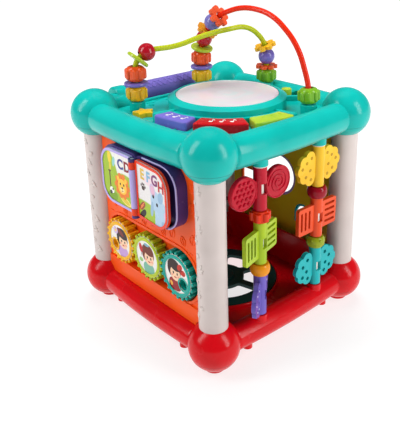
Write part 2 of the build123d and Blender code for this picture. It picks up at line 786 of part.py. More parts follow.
def rod_flower():
    cup = Cylinder(6.2, rod_bead_height)
    for k in range(6):
        cup = cup + Rot(0, 0, 60 * k) * Pos(6.0, 0, 0) * Cylinder(2.4, rod_bead_height * 0.7)
    return cup - Cylinder(rod_r + rod_fit, 40)


rod_beads = {
    "rod_bead_flower": (-rod_half, 1.5, rod_flower()),
    "rod_bead_amber": (-rod_half, 0.5, rod_bead(8.0)),
    "rod_bead_red": (rod_half, 1.5, rod_bead(8.2)),
    "rod_bead_olive": (rod_half, 0.5, rod_bead(7.8)),
}
for name, (rod_y, level, shape) in rod_beads.items():
    between = stack_low + hub_height + spin_gap + rod_bead_height / 2
    between += (level - 0.5) * (hub_height + rod_bead_height + 2 * spin_gap)
    save(name, Pos(rod_at, rod_y, between) * shape)


# ---- Front panel with the gear bay ----
gear_half_span = gear_pitch * (gear_count - 1) / 2
gear_back = gear_front - gear_thick
bay_floor = gear_back - gear_lift    # front face of the gear bay's floor


def outward(outline, y_in, y_out):
    """Outline in X and Z, extruded towards -Y between two distances from the middle."""
    return extrude(Plane.XZ * outline, y_out) - extrude(Plane.XZ * outline, y_in)


def panel_sheet():
    height = panel_top - panel_foot
    return Pos(0, panel_foot + height / 2) * RectangleRounded(2 * panel_half, height, panel_corner)


def trimmed(panel):
    """Panel with the rails and balls that it meets cut away."""
    panel = panel - Rot(0, 0, -90) * rail(low_rail_r + shell_gap, low_rail_at, low_rail_z, 0)
    panel = panel - Rot(0, 0, -90) * rail(top_rail_r + shell_gap, top_rail_at, top_rail_z, 0)
    for x in (-ball_at, ball_at):
        for z in (low_ball_z, top_ball_z):
            panel = panel - Pos(x, -ball_at, z) * Sphere(ball_r + shell_gap)
    return panel


def front_panel():
    bay_r = tooth_circle + tooth_r + gear_room
    bay_length = 2 * (gear_half_span + bay_r)
    bay = Pos(0, gear_z) * SlotOverall(bay_length, 2 * bay_r)
    bay_out = Pos(0, gear_z) * SlotOverall(bay_length + 2 * wall, 2 * (bay_r + wall))
    bay_out = bay_out & (Pos(0, gear_z) * Rectangle(2 * panel_half, 6 * bay_r))
    bay = bay & (Pos(0, gear_z) * Rectangle(2 * panel_half - 2, 6 * bay_r))
    panel = outward(panel_sheet(), panel_out - wall, panel_out)
    panel = panel + outward(bay_out, bay_floor - wall, panel_out + 0.8)
    ledge = Pos(0, (panel_foot + gear_z - bay_r) / 2) * Rectangle(2 * panel_half, gear_z - bay_r - panel_foot)
    panel = panel + outward(ledge, panel_out - wall, panel_out + ledge_out)
    panel = panel - outward(bay, bay_floor, panel_out + 10)
    for k in range(gear_count):
        x = gear_pitch * k - gear_half_span
        panel = panel + outward(Pos(x, gear_z) * Circle(axle_r), bay_floor - wall, gear_front - axle_short)
    return trimmed(panel)


save("front_panel", front_panel())


def gear(turn, finger_angle):
    outline = Circle(gear_body_r)
    for k in range(gear_teeth):
        angle = math.radians(turn + 360 / gear_teeth * k)
        tooth = Pos(tooth_circle * math.cos(angle), tooth_circle * math.sin(angle)) * Circle(tooth_r)
        root = Rot(0, 0, turn + 360 / gear_teeth * k) * Pos(tooth_circle - 1.2, 0) * Rectangle(2.4, 2 * tooth_r)
        outline += tooth + root
    body = outward(outline, gear_back, gear_front - 0.8) + outward(Circle(gear_body_r), gear_back, gear_front)
    body = body - outward(Circle(sticker_r), gear_front - sticker_sink, gear_front + 1)
    body = body - outward(Circle(axle_r + axle_fit), gear_back - 1, gear_front - axle_short + 0.4)
    if finger_angle is not None:
        angle = math.radians(finger_angle)
        spot = Pos(finger_off * math.cos(angle), finger_off * math.sin(angle))
        collar = outward(spot * Circle(finger_r + 1.3), gear_back, gear_front)
        body = body + (collar & outward(Circle(gear_body_r), gear_back, gear_front))
        body = body - outward(spot * Circle(finger_r), gear_back + 2.0, gear_front + 1)
    return body


half_tooth = 180 / gear_teeth
gears = {"gear_left": (0, 0.0, 215), "gear_middle": (1, half_tooth, None), "gear_right": (2, 0.0, -30)}
for name, (index, turn, finger_angle) in gears.items():
    save(name, Pos(gear_pitch * index - gear_half_span, 0, gear_z) * gear(turn, finger_angle))


# ---- Book: tray, pin and two leaves ----
def leaf_outline(x0, x1, z0, z1, outer_r, inner_r, outer_left):
    """Leaf with large outer corners."""
    sheet = Pos((x0 + x1) / 2, (z0 + z1) / 2) * Rectangle(x1 - x0, z1 - z0)
    corners = sheet.vertices().sort_by(Axis.X)
    outer, inner = (corners[:2], corners[2:]) if outer_left else (corners[2:], corners[:2])
    sheet = fillet(outer, outer_r)
    inner = sheet.vertices().filter_by(lambda v: any(abs(v.X - i.X) + abs(v.Y - i.Y) < 0.01 for i in inner))
    return fillet(inner, inner_r)


lug_low, lug_high = book_low + 1.2, book_high - 4.4


def book_base():
    left = leaf_outline(book_x - book_left, book_x + 0.5, book_low, book_high, lobe_r, 5.0, True)
    right = leaf_outline(book_x - 0.5, book_x + book_right + 3.0, book_low, book_high, lobe_r, 5.0, False)
    tray = outward(left + right, panel_out, book_front)
    low, high = book_low + 2.0, book_high - 2.0
    well_left = leaf_outline(book_x - book_left + 2.0, book_x - 3.0, low, high, lobe_r - 2, 3.0, True)
    well_right = leaf_outline(book_x + 3.0, book_x + book_right + 1.0, low, high, lobe_r - 2, 3.0, False)
    tray = tray - outward(well_left + well_right, book_front - 5.0, book_front + 1)
    for z in (lug_low - ear_half, lug_high + ear_half):
        ear = rod(book_x, -hinge_out, z - ear_half, z + ear_half, knuckle_r)
        arm = block(book_x - 2.2, book_x + 2.2, -hinge_out, -book_front + 1.0, z - ear_half, z + ear_half)
        tray = tray + ear + arm
    return tray - rod(book_x, -hinge_out, 0, cube_height, pin_r)


save("book_base", book_base())
save("book_pin", rod(book_x, -hinge_out, lug_low - 2 * ear_half, lug_high + 2 * ear_half, pin_r))

knuckle_gap = 0.3
mid_low, mid_high = lug_low + 6.0, lug_high - 6.0


def leaf(x0, x1, outer_left, knuckles):
    """One page leaf: a framed plate and its knuckles on the pin."""
    sheet = leaf_outline(x0, x1, book_low + 1.5, book_high - 2.0, lobe_r - 1.5, 1.5, outer_left)
    face = hinge_out - hinge_air
    plate = outward(sheet, face - leaf_thick, face)
    well = leaf_outline(x0 + 2.2, x1 - 2.2, book_low + 3.7, book_high - 4.2, lobe_r - 3.5, 1.0, outer_left)
    plate = plate - outward(well, face - art_sink, hinge_out + 1)
    inner = x1 if outer_left else x0
    for z0, z1 in knuckles:
        arm = block(min(inner, book_x), max(inner, book_x), -face, -face + leaf_thick - art_sink, z0, z1)
        plate = plate + arm + rod(book_x, -hinge_out, z0, z1, knuckle_r)
    return plate - rod(book_x, -hinge_out, 0, cube_height, pin_r + pin_fit)


clear_of_knuckle = knuckle_r + 0.5
left_leaf = leaf(book_x - book_left + 1.5, book_x - clear_of_knuckle, True,
                 [(mid_low + knuckle_gap, mid_high - knuckle_gap)])
right_leaf = leaf(book_x + clear_of_knuckle, book_x + book_right, False,
                  [(lug_low + knuckle_gap, mid_low), (mid_high, lug_high - knuckle_gap)])
ajar = Pos(book_x, -hinge_out, 0) * Rot(0, 0, -page_ajar) * Pos(-book_x, hinge_out, 0)
save("page_left", left_leaf)
save("page_right", ajar * right_leaf)


# ---- Sorter side and closed side ----
def wall_panel():
    panel = outward(panel_sheet(), panel_out - wall, panel_out)
    ledge = Pos(0, (panel_foot + ledge_top) / 2) * Rectangle(2 * panel_half, ledge_top - panel_foot)
    panel = panel + outward(ledge, panel_out - wall, panel_out + ledge_out)
    return trimmed(panel)


def through(outline):
    return outward(outline, panel_out - 3 * wall, panel_out + 3 * wall)


def sorter_panel():
    """Round hole in the middle, with a star, a triangle, a square and an arch round it."""
    panel = wall_panel()
    outlines = {
        "star": star_outline(sorter_small + 2.5, 0.5 * (sorter_small + 2.5)),
        "triangle": fillet(RegularPolygon(sorter_small + 2, 3, rotation=90).vertices(), 1.5),
        "square": RectangleRounded(1.8 * sorter_small, 1.8 * sorter_small, 1.5),
        "arch": Circle(sorter_small) + Pos(0, -sorter_small / 2) * Rectangle(2 * sorter_small, sorter_small),
    }
    panel = panel - through(Pos(0, sorter_mid_z) * Circle(sorter_hole_r))
    for name, (x, z) in sorter_spots.items():
        panel = panel - through(Pos(x, sorter_mid_z + z) * outlines[name])
    return panel


save("sorter_panel", Rot(0, 0, 180) * sorter_panel())
save("closed_panel", Rot(0, 0, -90) * wall_panel())

if __name__ == "__main__":
    print("hub height", round(hub_height, 2), "stack", round(stack_low, 1), round(stack_high, 1))
    print("wire tops", round(green_path.bounding_box().max.Z + wire_r, 2),
          round(red_path.bounding_box().max.Z + wire_r, 2))
    for fact in bead_facts:
        print(fact[0], [round(v, 2) for v in fact[1]], [round(v, 3) for v in fact[2]])
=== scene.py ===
import math

import bpy
from mathutils import Matrix, Vector


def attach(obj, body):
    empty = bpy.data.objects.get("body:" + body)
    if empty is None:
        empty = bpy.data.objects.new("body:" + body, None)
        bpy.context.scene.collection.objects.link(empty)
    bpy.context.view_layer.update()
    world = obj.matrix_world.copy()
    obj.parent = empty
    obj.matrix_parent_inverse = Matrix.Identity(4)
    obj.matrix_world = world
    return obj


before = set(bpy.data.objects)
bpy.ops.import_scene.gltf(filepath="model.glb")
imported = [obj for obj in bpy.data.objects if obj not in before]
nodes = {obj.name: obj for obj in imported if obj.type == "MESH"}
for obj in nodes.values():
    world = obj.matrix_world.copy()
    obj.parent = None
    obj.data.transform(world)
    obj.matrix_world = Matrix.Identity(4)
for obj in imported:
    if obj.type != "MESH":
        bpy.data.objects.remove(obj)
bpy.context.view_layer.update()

# ---- Studio ---------------------------------------------------------------------------
# Pale seamless floor under an even white sky, with one soft box to the left, one to the
# right and one overhead. The camera looks down a little on the front corner post.
MM = 0.001


def shader_node(tree, kind, inputs=(), **settings):
    """A shader node with its settings, and its inputs set or linked."""
    made = tree.nodes.new(kind)
    for key, value in settings.items():
        setattr(made, key, value)
    for key, value in dict(inputs).items():
        if isinstance(value, bpy.types.NodeSocket):
            tree.links.new(value, made.inputs[key])
        else:
            made.inputs[key].default_value = value
    return made


def ranged(tree, value, low, high, out_low, out_high):
    """Value mapped from one range to another, clamped."""
    settings = {"Value": value, "From Min": low, "From Max": high, "To Min": out_low, "To Max": out_high}
    return shader_node(tree, "ShaderNodeMapRange", settings).outputs["Result"]


bpy.ops.object.select_all(action="DESELECT")
bpy.ops.mesh.primitive_plane_add(size=30.0, location=(0, 0, -0.0005))
floor = bpy.context.object
floor.name = "studio_floor"
paper = bpy.data.materials.new("studio_paper")
paper.use_nodes = True
paper_skin = paper.node_tree.nodes["Principled BSDF"]
paper_skin.inputs["Base Color"].default_value = (0.30, 0.30, 0.30, 1)
paper_skin.inputs["Roughness"].default_value = 0.95
paper_skin.inputs["Emission Color"].default_value = (1, 1, 1, 1)
across_floor = shader_node(paper.node_tree, "ShaderNodeTexCoord").outputs["Object"]
from_middle = shader_node(paper.node_tree, "ShaderNodeVectorMath", {0: across_floor},
                          operation="LENGTH").outputs["Value"]
paper.node_tree.links.new(ranged(paper.node_tree, from_middle, 0.15, 1.2, 0.74, 0.99),
                          paper_skin.inputs["Emission Strength"])
floor.data.materials.append(paper)

world = bpy.data.worlds.new("studio_air")
bpy.context.scene.world = world
world.use_nodes = True
world.node_tree.nodes["Background"].inputs["Color"].default_value = (1, 1, 1, 1)
world.node_tree.nodes["Background"].inputs["Strength"].default_value = 0.15


def softbox(name, azimuth, elevation, distance, size, power):
    """Area light aimed at the middle of the cube."""
    a, e = math.radians(azimuth), math.radians(elevation)
    towards = Vector((math.sin(a) * math.cos(e), -math.cos(a) * math.cos(e), math.sin(e)))
    bpy.ops.object.light_add(type="AREA", location=Vector((0, 0, 0.11)) + towards * distance)
    lamp = bpy.context.object
    lamp.name = name
    lamp.data.shape = "RECTANGLE"
    lamp.data.size, lamp.data.size_y = size
    lamp.data.energy = power
    lamp.rotation_mode = "QUATERNION"
    lamp.rotation_quaternion = (-towards).to_track_quat("-Z", "Y")


softbox("left_box", -22, 36, 0.9, (0.28, 0.75), 4.6)
softbox("right_box", 109, 25, 0.9, (0.28, 0.75), 4.8)
softbox("top_box", 229, 72, 1.0, (0.7, 0.7), 9.0)
bpy.data.objects["top_box"].visible_glossy = False

CAMERA_AZIMUTH, CAMERA_ELEVATION, CAMERA_ROLL = 49.0, 20.0, -1.25
CAMERA_DISTANCE, CAMERA_AIM = 0.549, Vector((0, 0, 0.1412))
azimuth, elevation = math.radians(CAMERA_AZIMUTH), math.radians(CAMERA_ELEVATION)
back = Vector((math.sin(azimuth) * math.cos(elevation), -math.cos(azimuth) * math.cos(elevation),
               math.sin(elevation)))
bpy.ops.object.camera_add(location=CAMERA_AIM + back * CAMERA_DISTANCE)
camera = bpy.context.object
camera.name = "studio_camera"
camera.data.lens = 54.3
camera.data.sensor_width = 36.0
camera.data.shift_x = -0.046
camera.data.shift_y = -0.1462
camera.rotation_mode = "QUATERNION"
level = (-back).to_track_quat("-Z", "Y").to_matrix()
camera.rotation_quaternion = (Matrix.Rotation(math.radians(CAMERA_ROLL), 3, back) @ level).to_quaternion()
bpy.context.scene.camera = camera
bpy.context.scene.view_settings.view_transform = "Standard"


def noise(tree, place, scale, detail=3.0, rough=0.5):
    settings = {"Vector": place, "Scale": scale, "Detail": detail, "Roughness": rough}
    return shader_node(tree, "ShaderNodeTexNoise", settings).outputs["Fac"]


def sums(tree, operation, one, two=0.0, three=0.0):
    return shader_node(tree, "ShaderNodeMath", {0: one, 1: two, 2: three}, operation=operation).outputs[0]


def blended(tree, amount, one, two):
    return shader_node(tree, "ShaderNodeMix", {0: amount, 6: one, 7: two}, data_type="RGBA").outputs[2]


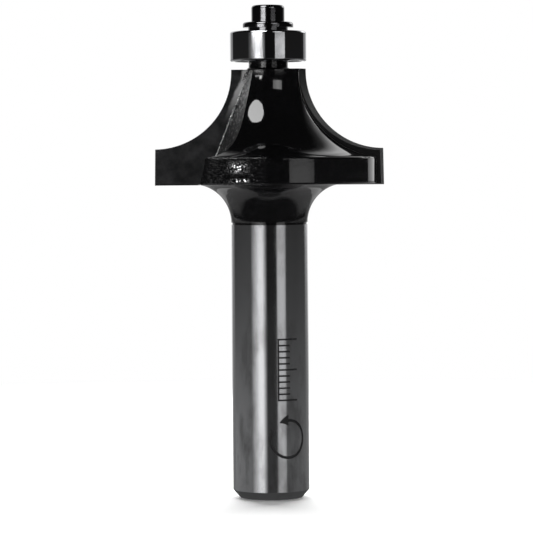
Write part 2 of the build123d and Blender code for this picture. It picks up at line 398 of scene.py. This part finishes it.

* * * *

■ **Written task**:
From the records above, copy out the line with "180) * sorter_panel())", the line with "bpy.data.objects.remove(obj)", and every line between them, word for word.

■ **Full solution**:
save("sorter_panel", Rot(0, 0, 180) * sorter_panel())
save("closed_panel", Rot(0, 0, -90) * wall_panel())

if __name__ == "__main__":
    print("hub height", round(hub_height, 2), "stack", round(stack_low, 1), round(stack_high, 1))
    print("wire tops", round(green_path.bounding_box().max.Z + wire_r, 2),
          round(red_path.bounding_box().max.Z + wire_r, 2))
    for fact in bead_facts:
        print(fact[0], [round(v, 2) for v in fact[1]], [round(v, 3) for v in fact[2]])
=== scene.py ===
import math

import bpy
from mathutils import Matrix, Vector


def attach(obj, body):
    empty = bpy.data.objects.get("body:" + body)
    if empty is None:
        empty = bpy.data.objects.new("body:" + body, None)
        bpy.context.scene.collection.objects.link(empty)
    bpy.context.view_layer.update()
    world = obj.matrix_world.copy()
    obj.parent = empty
    obj.matrix_parent_inverse = Matrix.Identity(4)
    obj.matrix_world = world
    return obj


before = set(bpy.data.objects)
bpy.ops.import_scene.gltf(filepath="model.glb")
imported = [obj for obj in bpy.data.objects if obj not in before]
nodes = {obj.name: obj for obj in imported if obj.type == "MESH"}
for obj in nodes.values():
    world = obj.matrix_world.copy()
    obj.parent = None
    obj.data.transform(world)
    obj.matrix_world = Matrix.Identity(4)
for obj in imported:
    if obj.type != "MESH":
        bpy.data.objects.remove(obj)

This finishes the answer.